* Start *

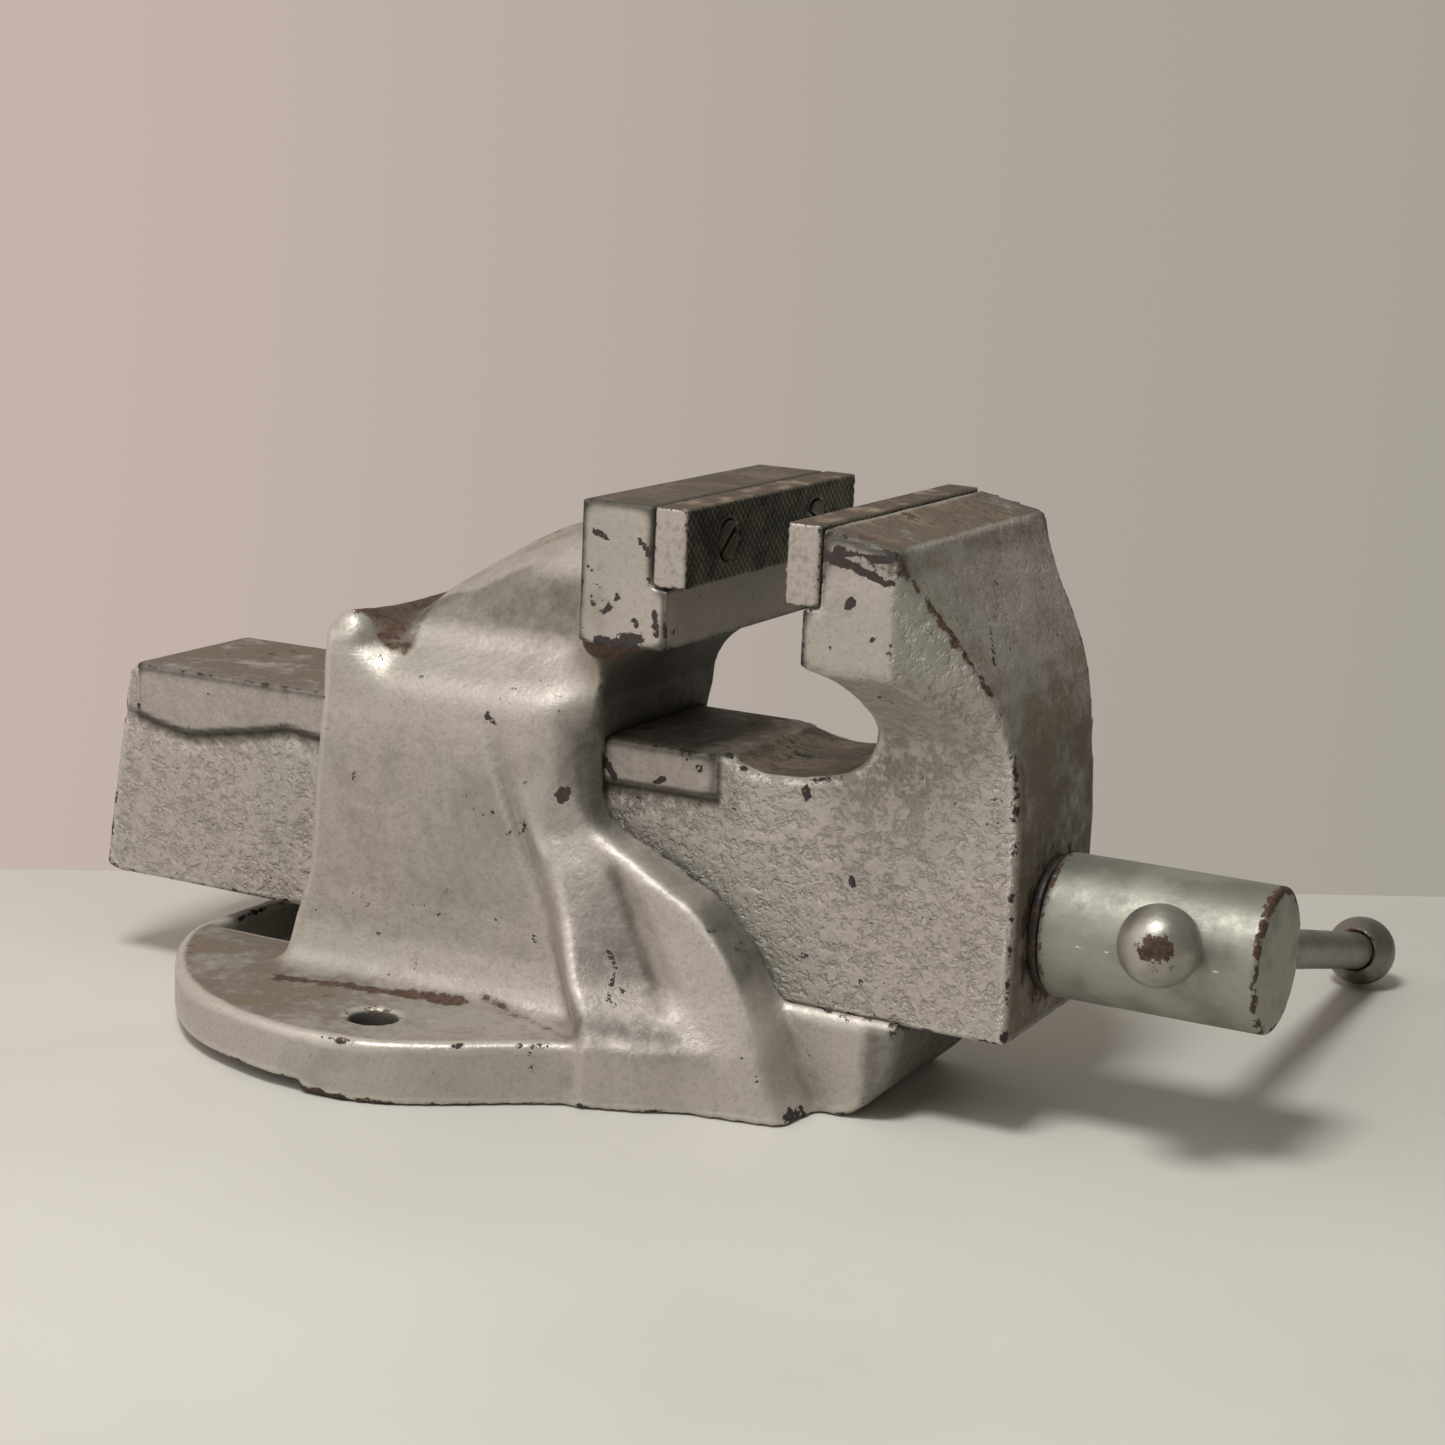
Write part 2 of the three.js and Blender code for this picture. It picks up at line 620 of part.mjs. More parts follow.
function collarPin() {
  const reach = COLLAR_RADIUS - 0.5;
  const from = [0, collarPinY, SCREW_AXIS_Z - reach];
  return rod(from, [0, collarPinY, SCREW_AXIS_Z + reach], COLLAR_PIN_RADIUS, 20);
}

add('main_screw', mainScrew(), plainSteel);
add('thrust_washer', washer(JAW_FRONT - WASHER_THICKNESS - GAP, HEAD_RADIUS - 0.8), rustySteel);
add('spring_washer', washer(wallInside + GAP, COLLAR_RADIUS + 0.3), plainSteel);
add('take_up_spring', spring(), springSteel);
add('retaining_collar', retainingCollar(), plainSteel);
add('collar_pin', collarPin(), plainSteel);

// ---------------------------------------------------------------- nut, fixed to the bed by one bolt

const seatZ = BEAM_BOTTOM;

function mainNut() {
  const { front, rear, halfWidth, top } = NUT;
  const bevel = 6;
  const block = [
    [-halfWidth, seatZ], [halfWidth, seatZ], [halfWidth, top - bevel], [halfWidth - bevel, top],
    [-halfWidth + bevel, top], [-halfWidth, top - bevel],
  ];
  const bore = rod([0, front - 5, SCREW_AXIS_Z], [0, rear + 5, SCREW_AXIS_Z], SCREW_RADIUS + GAP);
  const tapped = rod([0, nutBoltY, seatZ - 1], [0, nutBoltY, seatZ + 13], NUT_BOLT_RADIUS + GAP, 28);
  return cut(alongY(block, front, rear), bore, tapped);
}

const BOLT_HEAD = { acrossCorners: 21, height: 8 };
const washerTop = BED_BOTTOM - GAP;
const washerBottom = washerTop - 2;

function nutBolt() {
  const headTop = washerBottom - GAP;
  const headBottom = headTop - BOLT_HEAD.height;
  const head = rod([0, nutBoltY, headBottom], [0, nutBoltY, headTop], BOLT_HEAD.acrossCorners / 2, 6);
  const shank = rod([0, nutBoltY, headTop - 1], [0, nutBoltY, seatZ + 12], NUT_BOLT_RADIUS, 28);
  return join(head, shank);
}

function nutBoltWasher() {
  const disc = rod([0, nutBoltY, washerBottom], [0, nutBoltY, washerTop], 12.5, 32);
  return cut(disc, rod([0, nutBoltY, 0], [0, nutBoltY, seatZ], NUT_BOLT_RADIUS + GAP, 28));
}

add('main_nut', mainNut(), nutIron);
add('nut_bolt', nutBolt(), plainSteel);
add('nut_bolt_washer', nutBoltWasher(), plainSteel);

// ---------------------------------------------------------------- tommy bar and its ball ends

const BALL_BORE_DEPTH = 7; // how far the bar's end reaches past a ball's centre

function tommyBar() {
  const reach = BALL_BORE_DEPTH - 1;
  return rod(alongBar(-nearReach - reach), alongBar(farReach + reach), BAR_RADIUS - 0.6, 28);
}

function barBall(centre, inwards) {
  const sphere = new THREE.SphereGeometry(BALL_RADIUS, 28, 18);
  sphere.translate(...alongBar(centre));
  const mouth = alongBar(centre + inwards * (BALL_RADIUS + 4));
  const end = alongBar(centre - inwards * BALL_BORE_DEPTH);
  return cut(solid(sphere), rod(mouth, end, BAR_RADIUS - 0.6 + GAP, 28));
}

add('tommy_bar', tommyBar(), plainSteel);
add('bar_ball_near', barBall(-nearReach, 1), rustySteel);
add('bar_ball_far', barBall(farReach, -1), plainSteel);

export default group;
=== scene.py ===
"""Looks of the bench vise: worn silver paint over cast iron, steel plates and a plain spindle.

Shapes are worked out in millimetres as signed distances (negative inside) on a lattice of
points and skinned with openvdb, then placed in the frame in metres. Sizes that show in the
CAD's boxes are read from them.
"""

import math

import bmesh
import bpy
import numpy as np
import openvdb
from mathutils import Matrix, Vector


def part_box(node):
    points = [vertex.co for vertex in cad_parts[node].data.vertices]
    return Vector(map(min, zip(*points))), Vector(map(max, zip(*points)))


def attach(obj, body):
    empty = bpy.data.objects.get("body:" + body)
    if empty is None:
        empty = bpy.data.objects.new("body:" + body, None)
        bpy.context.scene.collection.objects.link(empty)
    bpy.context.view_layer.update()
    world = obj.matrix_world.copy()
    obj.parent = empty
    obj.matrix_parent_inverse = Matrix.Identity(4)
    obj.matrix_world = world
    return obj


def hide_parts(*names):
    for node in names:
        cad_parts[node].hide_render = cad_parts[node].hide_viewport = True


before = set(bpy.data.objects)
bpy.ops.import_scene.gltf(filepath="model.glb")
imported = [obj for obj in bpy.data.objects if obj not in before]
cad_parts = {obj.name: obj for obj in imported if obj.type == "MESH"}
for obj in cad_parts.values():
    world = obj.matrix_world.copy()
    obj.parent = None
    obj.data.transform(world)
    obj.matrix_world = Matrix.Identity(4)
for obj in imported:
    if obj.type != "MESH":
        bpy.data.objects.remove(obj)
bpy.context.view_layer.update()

MM = 0.001


def box_mm(node):
    lo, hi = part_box(node)
    return np.array(lo) / MM, np.array(hi) / MM


# ---- sizes

BODY_HI = box_mm("body_casting")[1]
SLIDE_LO, SLIDE_HI = box_mm("sliding_jaw_casting")
PLATE_LO, PLATE_HI = box_mm("fixed_jaw_plate")
MOVING_HI = box_mm("moving_jaw_plate")[1]
SCREW_LO, SCREW_HI = box_mm("main_screw")
NUT_LO, NUT_HI = box_mm("main_nut")
COLLAR_LO, COLLAR_HI = box_mm("retaining_collar")

JAW_HALF = PLATE_HI[0]
JAW_TOP = PLATE_HI[2]
PLATE_BOTTOM = PLATE_LO[2]
PLATE_THICKNESS = PLATE_HI[1] - PLATE_LO[1]
PLATE_MID_Z = (JAW_TOP + PLATE_BOTTOM) / 2
OPENING = PLATE_LO[1] - MOVING_HI[1]
GAP = 0.3
PLATE_PROUD = 5.4
BLOCK_REAR = 30.9
BLOCK_BOTTOM = 120.7
SCREW_X = 26.0
COUNTERSINK = 6.2
SHANK = 3.0

AXIS_Z = (SCREW_LO[2] + SCREW_HI[2]) / 2
HEAD_RADIUS = SCREW_HI[0]
HEAD_BACK = SLIDE_LO[1] - 3.0
SCREW_RADIUS = 12.5
PITCH = 6.35
BEAM_HALF = 27.5
BEAM_TOP = 90.9
BEAM_BOTTOM = SLIDE_LO[2]
WALL_HALF = 41.0
FLANGE_TOP = 17.0
FLANGE_HALF = BODY_HI[0]
THROAT_REAR = 33.0
BOLT_X = 73.6
BOLT_Y = 76.0
BOLT_RADIUS = 6.5
NUT_BOLT_Y = (NUT_LO[1] + NUT_HI[1]) / 2
NUT_BOLT_HOLE = 6.3
BAR_RADIUS = 5.75
BALL_RADIUS = 10.5
FAR = 1e3

CAMERA_PLACE = (-0.69278, -0.34098, 0.25944)
CAMERA_TURN = math.radians(62.91)
CAMERA_RISE = math.radians(12.07)
CAMERA_ROLL = math.radians(2.56)
CAMERA_LENS = 72.6


# ---- distances

class Block:
    """A lattice of sample points around some CAD box, with open x, y and z arrays."""

    def __init__(self, lo, hi, step):
        self.step = step
        self.lo = np.array(lo, float) - 3 * step
        self.lines = [np.arange(a, b + 3 * step, step) for a, b in zip(self.lo, hi)]
        self.x = self.lines[0][:, None, None]
        self.y = self.lines[1][None, :, None]
        self.z = self.lines[2][None, None, :]
        self.clip = slab_box(self, lo, hi)

    @classmethod
    def around(cls, node, step):
        return cls(*box_mm(node), step)


def span(value, low, high):
    """Distance to the stretch between low and high."""
    return np.maximum(low - value, value - high)


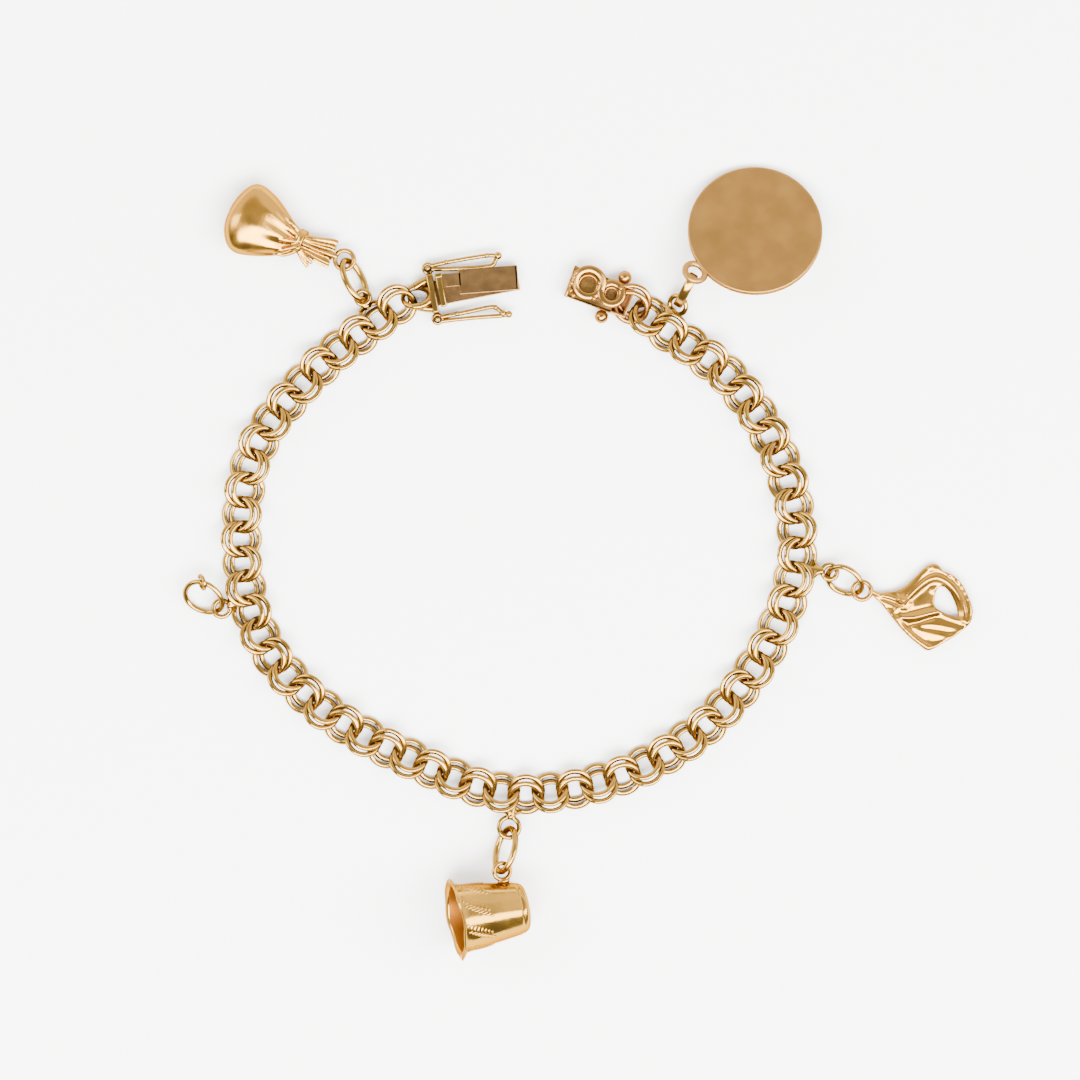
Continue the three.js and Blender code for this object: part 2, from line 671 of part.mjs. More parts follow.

* End *

= REQUEST =
Your task is to print the lines from the one containing "const BALL_BORE_DEPTH = 7;" through the one containing "before = set(bpy.data.objects)", exactly and with nothing added.

= RESULT OF THE EXERCISE =
const BALL_BORE_DEPTH = 7; // how far the bar's end reaches past a ball's centre

function tommyBar() {
  const reach = BALL_BORE_DEPTH - 1;
  return rod(alongBar(-nearReach - reach), alongBar(farReach + reach), BAR_RADIUS - 0.6, 28);
}

function barBall(centre, inwards) {
  const sphere = new THREE.SphereGeometry(BALL_RADIUS, 28, 18);
  sphere.translate(...alongBar(centre));
  const mouth = alongBar(centre + inwards * (BALL_RADIUS + 4));
  const end = alongBar(centre - inwards * BALL_BORE_DEPTH);
  return cut(solid(sphere), rod(mouth, end, BAR_RADIUS - 0.6 + GAP, 28));
}

add('tommy_bar', tommyBar(), plainSteel);
add('bar_ball_near', barBall(-nearReach, 1), rustySteel);
add('bar_ball_far', barBall(farReach, -1), plainSteel);

export default group;
=== scene.py ===
"""Looks of the bench vise: worn silver paint over cast iron, steel plates and a plain spindle.

Shapes are worked out in millimetres as signed distances (negative inside) on a lattice of
points and skinned with openvdb, then placed in the frame in metres. Sizes that show in the
CAD's boxes are read from them.
"""

import math

import bmesh
import bpy
import numpy as np
import openvdb
from mathutils import Matrix, Vector


def part_box(node):
    points = [vertex.co for vertex in cad_parts[node].data.vertices]
    return Vector(map(min, zip(*points))), Vector(map(max, zip(*points)))


def attach(obj, body):
    empty = bpy.data.objects.get("body:" + body)
    if empty is None:
        empty = bpy.data.objects.new("body:" + body, None)
        bpy.context.scene.collection.objects.link(empty)
    bpy.context.view_layer.update()
    world = obj.matrix_world.copy()
    obj.parent = empty
    obj.matrix_parent_inverse = Matrix.Identity(4)
    obj.matrix_world = world
    return obj


def hide_parts(*names):
    for node in names:
        cad_parts[node].hide_render = cad_parts[node].hide_viewport = True


before = set(bpy.data.objects)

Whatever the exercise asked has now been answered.